## START
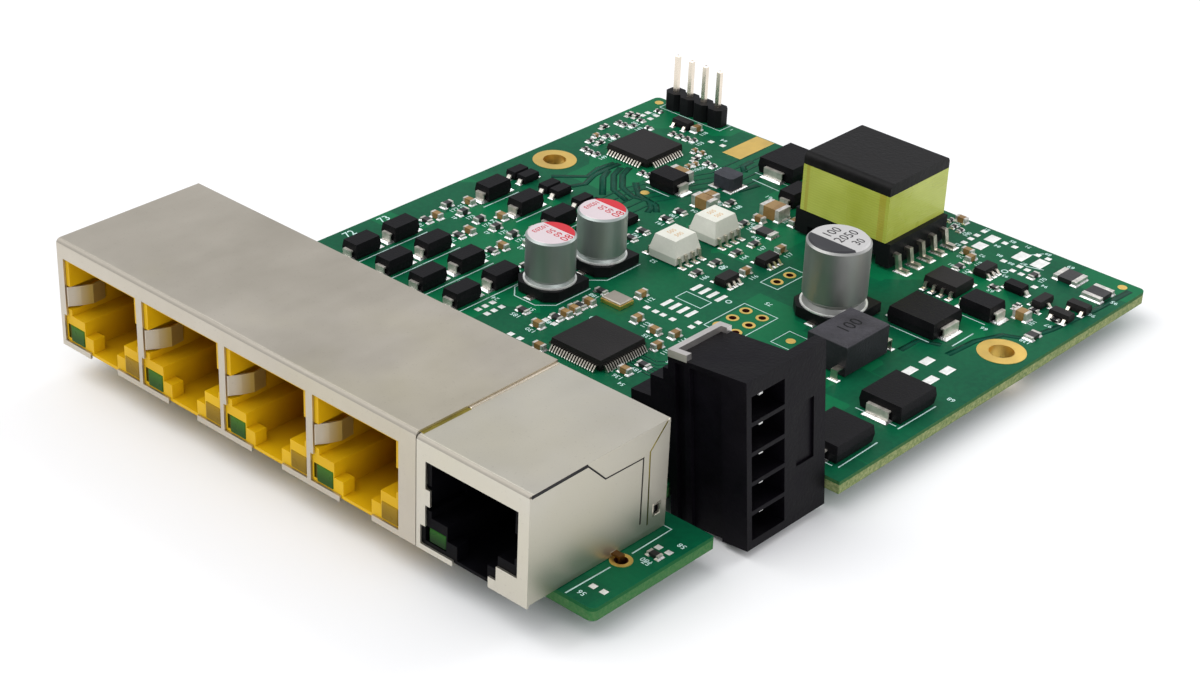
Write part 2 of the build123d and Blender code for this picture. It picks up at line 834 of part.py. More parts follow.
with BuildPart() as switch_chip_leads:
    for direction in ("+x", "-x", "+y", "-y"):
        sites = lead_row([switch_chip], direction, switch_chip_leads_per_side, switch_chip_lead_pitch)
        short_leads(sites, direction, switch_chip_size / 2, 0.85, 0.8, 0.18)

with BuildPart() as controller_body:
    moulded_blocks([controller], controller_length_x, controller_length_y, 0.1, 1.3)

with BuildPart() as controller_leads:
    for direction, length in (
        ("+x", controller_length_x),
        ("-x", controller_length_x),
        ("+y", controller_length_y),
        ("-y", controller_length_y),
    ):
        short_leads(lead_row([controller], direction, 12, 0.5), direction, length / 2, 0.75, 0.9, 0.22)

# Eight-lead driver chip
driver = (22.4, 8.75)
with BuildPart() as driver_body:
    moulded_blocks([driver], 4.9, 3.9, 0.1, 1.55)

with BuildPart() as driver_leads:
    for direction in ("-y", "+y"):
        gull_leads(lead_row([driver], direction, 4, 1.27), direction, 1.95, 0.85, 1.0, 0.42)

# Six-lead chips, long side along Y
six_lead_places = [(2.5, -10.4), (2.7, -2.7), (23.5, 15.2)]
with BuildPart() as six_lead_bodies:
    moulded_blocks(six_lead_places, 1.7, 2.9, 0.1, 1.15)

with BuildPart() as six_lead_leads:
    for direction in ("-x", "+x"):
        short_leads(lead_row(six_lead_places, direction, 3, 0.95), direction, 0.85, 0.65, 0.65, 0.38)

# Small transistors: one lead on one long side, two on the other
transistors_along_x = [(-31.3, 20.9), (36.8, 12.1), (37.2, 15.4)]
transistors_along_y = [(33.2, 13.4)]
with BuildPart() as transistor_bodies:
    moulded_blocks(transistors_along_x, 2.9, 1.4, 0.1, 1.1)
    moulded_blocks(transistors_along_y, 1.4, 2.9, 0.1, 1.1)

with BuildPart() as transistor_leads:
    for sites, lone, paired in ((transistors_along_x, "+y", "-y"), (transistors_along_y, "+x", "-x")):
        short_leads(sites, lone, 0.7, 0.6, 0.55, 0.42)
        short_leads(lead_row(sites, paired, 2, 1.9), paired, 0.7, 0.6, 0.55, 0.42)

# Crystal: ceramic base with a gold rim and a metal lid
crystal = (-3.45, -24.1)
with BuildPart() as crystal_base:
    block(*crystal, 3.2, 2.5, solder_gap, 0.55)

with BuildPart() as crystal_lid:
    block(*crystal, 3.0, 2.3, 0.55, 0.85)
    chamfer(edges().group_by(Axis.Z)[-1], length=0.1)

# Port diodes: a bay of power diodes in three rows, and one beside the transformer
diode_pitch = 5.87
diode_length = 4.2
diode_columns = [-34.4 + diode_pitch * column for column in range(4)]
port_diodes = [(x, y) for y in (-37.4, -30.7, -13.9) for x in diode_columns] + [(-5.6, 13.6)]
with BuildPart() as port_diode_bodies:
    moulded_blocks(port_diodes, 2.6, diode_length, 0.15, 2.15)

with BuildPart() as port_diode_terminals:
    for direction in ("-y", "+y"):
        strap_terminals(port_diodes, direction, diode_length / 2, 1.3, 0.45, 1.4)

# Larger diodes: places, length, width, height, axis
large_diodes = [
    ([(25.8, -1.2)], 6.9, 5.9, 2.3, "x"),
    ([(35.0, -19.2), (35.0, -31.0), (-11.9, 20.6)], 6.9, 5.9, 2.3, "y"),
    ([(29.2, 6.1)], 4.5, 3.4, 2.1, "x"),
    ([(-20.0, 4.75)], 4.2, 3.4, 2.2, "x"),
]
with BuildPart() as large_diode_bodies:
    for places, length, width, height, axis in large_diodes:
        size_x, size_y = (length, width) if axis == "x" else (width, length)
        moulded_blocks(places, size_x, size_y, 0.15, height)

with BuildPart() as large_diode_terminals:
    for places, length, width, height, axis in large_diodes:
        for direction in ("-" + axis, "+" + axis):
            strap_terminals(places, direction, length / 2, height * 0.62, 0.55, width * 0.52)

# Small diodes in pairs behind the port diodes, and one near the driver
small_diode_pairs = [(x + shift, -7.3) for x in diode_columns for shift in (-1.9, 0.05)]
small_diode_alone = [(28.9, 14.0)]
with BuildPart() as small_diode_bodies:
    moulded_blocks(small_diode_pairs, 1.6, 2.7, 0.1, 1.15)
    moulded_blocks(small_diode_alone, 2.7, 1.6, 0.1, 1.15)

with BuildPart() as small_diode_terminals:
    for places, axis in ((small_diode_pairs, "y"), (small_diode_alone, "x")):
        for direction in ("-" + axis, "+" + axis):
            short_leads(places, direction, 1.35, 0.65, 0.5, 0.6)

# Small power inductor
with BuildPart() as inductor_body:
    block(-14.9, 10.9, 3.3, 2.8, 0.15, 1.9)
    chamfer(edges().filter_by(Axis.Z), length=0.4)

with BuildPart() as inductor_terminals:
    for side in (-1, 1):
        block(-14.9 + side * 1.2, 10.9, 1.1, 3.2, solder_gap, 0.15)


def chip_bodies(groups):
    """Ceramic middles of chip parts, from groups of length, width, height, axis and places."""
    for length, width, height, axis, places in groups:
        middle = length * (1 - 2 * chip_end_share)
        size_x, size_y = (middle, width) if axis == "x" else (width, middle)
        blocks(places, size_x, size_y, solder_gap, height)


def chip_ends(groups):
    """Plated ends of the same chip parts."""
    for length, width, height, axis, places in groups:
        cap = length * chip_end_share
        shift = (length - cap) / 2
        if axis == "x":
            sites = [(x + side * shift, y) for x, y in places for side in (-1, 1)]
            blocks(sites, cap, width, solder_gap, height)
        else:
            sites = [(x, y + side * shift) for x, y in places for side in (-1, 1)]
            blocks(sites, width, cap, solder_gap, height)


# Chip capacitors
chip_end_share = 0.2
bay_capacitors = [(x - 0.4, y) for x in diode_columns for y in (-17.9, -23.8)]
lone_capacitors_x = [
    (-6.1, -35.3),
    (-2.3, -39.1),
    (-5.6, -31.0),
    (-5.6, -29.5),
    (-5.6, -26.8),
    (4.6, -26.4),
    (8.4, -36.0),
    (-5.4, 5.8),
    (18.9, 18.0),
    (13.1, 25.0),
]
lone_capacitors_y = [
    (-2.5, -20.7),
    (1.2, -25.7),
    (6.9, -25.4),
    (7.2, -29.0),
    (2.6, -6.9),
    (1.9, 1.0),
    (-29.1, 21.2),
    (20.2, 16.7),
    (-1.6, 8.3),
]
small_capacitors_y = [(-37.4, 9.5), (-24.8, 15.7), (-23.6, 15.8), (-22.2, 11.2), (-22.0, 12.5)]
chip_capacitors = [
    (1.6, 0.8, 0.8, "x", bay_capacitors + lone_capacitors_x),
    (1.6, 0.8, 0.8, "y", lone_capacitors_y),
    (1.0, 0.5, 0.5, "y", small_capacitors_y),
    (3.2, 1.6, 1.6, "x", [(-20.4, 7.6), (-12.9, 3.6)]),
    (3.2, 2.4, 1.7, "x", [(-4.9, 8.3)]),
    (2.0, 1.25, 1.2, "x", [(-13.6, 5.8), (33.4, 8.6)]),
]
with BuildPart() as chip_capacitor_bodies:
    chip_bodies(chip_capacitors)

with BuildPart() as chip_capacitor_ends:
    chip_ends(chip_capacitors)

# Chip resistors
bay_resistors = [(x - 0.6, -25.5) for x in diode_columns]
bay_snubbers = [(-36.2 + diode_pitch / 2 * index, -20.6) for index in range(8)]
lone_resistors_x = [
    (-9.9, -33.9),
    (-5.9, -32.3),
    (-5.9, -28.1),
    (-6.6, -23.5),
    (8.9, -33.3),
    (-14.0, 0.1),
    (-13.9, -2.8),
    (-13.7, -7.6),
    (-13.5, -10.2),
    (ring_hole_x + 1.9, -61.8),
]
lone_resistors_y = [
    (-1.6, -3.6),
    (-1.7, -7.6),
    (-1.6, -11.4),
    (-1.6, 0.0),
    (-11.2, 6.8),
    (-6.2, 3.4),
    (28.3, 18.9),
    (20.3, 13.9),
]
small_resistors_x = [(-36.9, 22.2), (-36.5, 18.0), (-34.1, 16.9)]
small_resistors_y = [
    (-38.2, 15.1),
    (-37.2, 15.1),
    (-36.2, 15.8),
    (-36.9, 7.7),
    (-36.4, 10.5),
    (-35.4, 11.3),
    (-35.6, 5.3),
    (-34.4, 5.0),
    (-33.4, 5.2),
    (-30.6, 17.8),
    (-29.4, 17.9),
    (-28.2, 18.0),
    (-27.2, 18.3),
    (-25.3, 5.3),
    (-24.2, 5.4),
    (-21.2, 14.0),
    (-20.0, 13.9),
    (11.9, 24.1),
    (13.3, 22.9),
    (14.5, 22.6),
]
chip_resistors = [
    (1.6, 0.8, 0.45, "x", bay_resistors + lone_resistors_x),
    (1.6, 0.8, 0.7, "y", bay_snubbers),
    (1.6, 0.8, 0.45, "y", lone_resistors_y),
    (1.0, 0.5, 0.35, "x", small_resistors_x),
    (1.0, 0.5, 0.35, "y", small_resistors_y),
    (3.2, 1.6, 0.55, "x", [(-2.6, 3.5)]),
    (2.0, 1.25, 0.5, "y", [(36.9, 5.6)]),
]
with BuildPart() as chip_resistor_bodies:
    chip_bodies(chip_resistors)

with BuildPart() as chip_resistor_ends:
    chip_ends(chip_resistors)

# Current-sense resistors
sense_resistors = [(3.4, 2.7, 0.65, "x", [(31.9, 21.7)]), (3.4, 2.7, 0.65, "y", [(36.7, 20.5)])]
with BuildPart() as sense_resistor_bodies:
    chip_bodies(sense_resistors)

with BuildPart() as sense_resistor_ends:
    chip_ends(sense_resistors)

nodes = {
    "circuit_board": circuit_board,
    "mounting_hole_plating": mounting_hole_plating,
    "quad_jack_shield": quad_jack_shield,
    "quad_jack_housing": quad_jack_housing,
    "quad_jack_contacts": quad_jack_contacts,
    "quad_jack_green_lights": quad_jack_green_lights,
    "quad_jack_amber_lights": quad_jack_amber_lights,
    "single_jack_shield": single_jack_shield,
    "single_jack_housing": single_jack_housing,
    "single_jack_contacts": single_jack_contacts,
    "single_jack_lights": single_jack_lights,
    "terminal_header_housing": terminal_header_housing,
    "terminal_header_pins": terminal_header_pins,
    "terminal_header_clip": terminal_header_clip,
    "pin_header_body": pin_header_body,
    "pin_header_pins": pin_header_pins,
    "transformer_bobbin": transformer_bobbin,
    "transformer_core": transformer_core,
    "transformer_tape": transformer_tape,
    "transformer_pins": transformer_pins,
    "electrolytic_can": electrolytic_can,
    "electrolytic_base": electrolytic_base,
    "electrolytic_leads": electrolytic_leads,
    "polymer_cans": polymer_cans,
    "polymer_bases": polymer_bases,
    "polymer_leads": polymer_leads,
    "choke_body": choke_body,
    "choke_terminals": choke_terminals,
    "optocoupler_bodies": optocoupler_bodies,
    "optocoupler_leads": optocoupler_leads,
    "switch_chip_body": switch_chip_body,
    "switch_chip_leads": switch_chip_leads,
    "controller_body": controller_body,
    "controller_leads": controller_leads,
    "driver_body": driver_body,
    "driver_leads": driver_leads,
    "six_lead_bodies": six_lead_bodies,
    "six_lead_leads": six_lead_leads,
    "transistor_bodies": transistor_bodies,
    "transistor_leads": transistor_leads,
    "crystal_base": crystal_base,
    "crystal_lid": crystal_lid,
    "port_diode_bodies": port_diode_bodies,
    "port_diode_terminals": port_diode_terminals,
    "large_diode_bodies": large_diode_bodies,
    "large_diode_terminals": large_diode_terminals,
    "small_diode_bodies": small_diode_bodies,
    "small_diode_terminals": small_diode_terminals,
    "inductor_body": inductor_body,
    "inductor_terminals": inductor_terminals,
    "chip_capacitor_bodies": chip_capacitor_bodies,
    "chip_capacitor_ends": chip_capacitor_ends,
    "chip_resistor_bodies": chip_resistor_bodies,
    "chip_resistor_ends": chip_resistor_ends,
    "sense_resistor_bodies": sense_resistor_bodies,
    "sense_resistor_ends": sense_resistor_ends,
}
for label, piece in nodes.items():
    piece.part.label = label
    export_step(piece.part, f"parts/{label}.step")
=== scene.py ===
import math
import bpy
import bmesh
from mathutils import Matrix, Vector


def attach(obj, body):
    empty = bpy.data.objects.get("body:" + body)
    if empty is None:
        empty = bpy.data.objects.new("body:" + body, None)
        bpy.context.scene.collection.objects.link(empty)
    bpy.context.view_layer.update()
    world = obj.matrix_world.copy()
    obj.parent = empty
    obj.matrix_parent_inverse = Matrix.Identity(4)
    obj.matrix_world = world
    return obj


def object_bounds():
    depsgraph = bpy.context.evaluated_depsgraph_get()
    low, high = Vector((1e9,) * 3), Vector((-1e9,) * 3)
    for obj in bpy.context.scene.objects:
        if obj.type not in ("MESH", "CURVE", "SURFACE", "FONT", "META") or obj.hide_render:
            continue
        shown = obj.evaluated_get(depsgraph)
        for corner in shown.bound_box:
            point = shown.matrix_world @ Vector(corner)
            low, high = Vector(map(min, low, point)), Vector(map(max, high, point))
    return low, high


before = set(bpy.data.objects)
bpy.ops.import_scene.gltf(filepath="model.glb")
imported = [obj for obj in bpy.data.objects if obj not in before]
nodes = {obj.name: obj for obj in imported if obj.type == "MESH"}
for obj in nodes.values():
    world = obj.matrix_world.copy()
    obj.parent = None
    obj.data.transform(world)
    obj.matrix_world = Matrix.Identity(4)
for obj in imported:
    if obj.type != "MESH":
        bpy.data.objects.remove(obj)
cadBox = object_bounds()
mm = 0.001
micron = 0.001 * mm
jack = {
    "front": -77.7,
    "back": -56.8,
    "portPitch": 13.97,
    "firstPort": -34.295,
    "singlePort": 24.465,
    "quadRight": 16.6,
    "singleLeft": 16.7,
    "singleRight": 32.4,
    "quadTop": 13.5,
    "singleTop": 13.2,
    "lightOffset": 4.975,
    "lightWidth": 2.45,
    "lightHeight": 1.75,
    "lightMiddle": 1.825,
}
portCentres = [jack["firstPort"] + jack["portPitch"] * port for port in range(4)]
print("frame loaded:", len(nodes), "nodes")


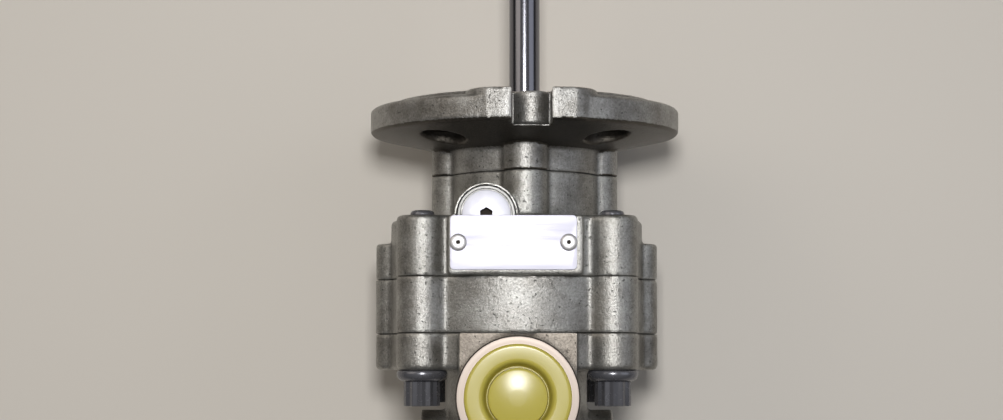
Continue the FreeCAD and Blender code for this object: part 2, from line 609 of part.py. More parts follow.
## END
**YOUR GOAL**
Write out exactly the lines of the entries above that run from the line containing "obj.data.transform(world)" through the last line, including both.

**REPLY TO THE TASK**
    obj.data.transform(world)
    obj.matrix_world = Matrix.Identity(4)
for obj in imported:
    if obj.type != "MESH":
        bpy.data.objects.remove(obj)
cadBox = object_bounds()
mm = 0.001
micron = 0.001 * mm
jack = {
    "front": -77.7,
    "back": -56.8,
    "portPitch": 13.97,
    "firstPort": -34.295,
    "singlePort": 24.465,
    "quadRight": 16.6,
    "singleLeft": 16.7,
    "singleRight": 32.4,
    "quadTop": 13.5,
    "singleTop": 13.2,
    "lightOffset": 4.975,
    "lightWidth": 2.45,
    "lightHeight": 1.75,
    "lightMiddle": 1.825,
}
portCentres = [jack["firstPort"] + jack["portPitch"] * port for port in range(4)]
print("frame loaded:", len(nodes), "nodes")


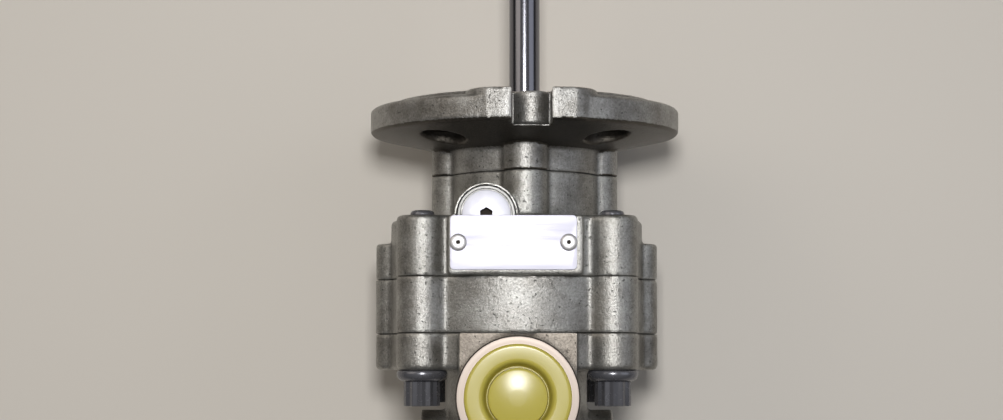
Continue the FreeCAD and Blender code for this object: part 2, from line 609 of part.py. More parts follow.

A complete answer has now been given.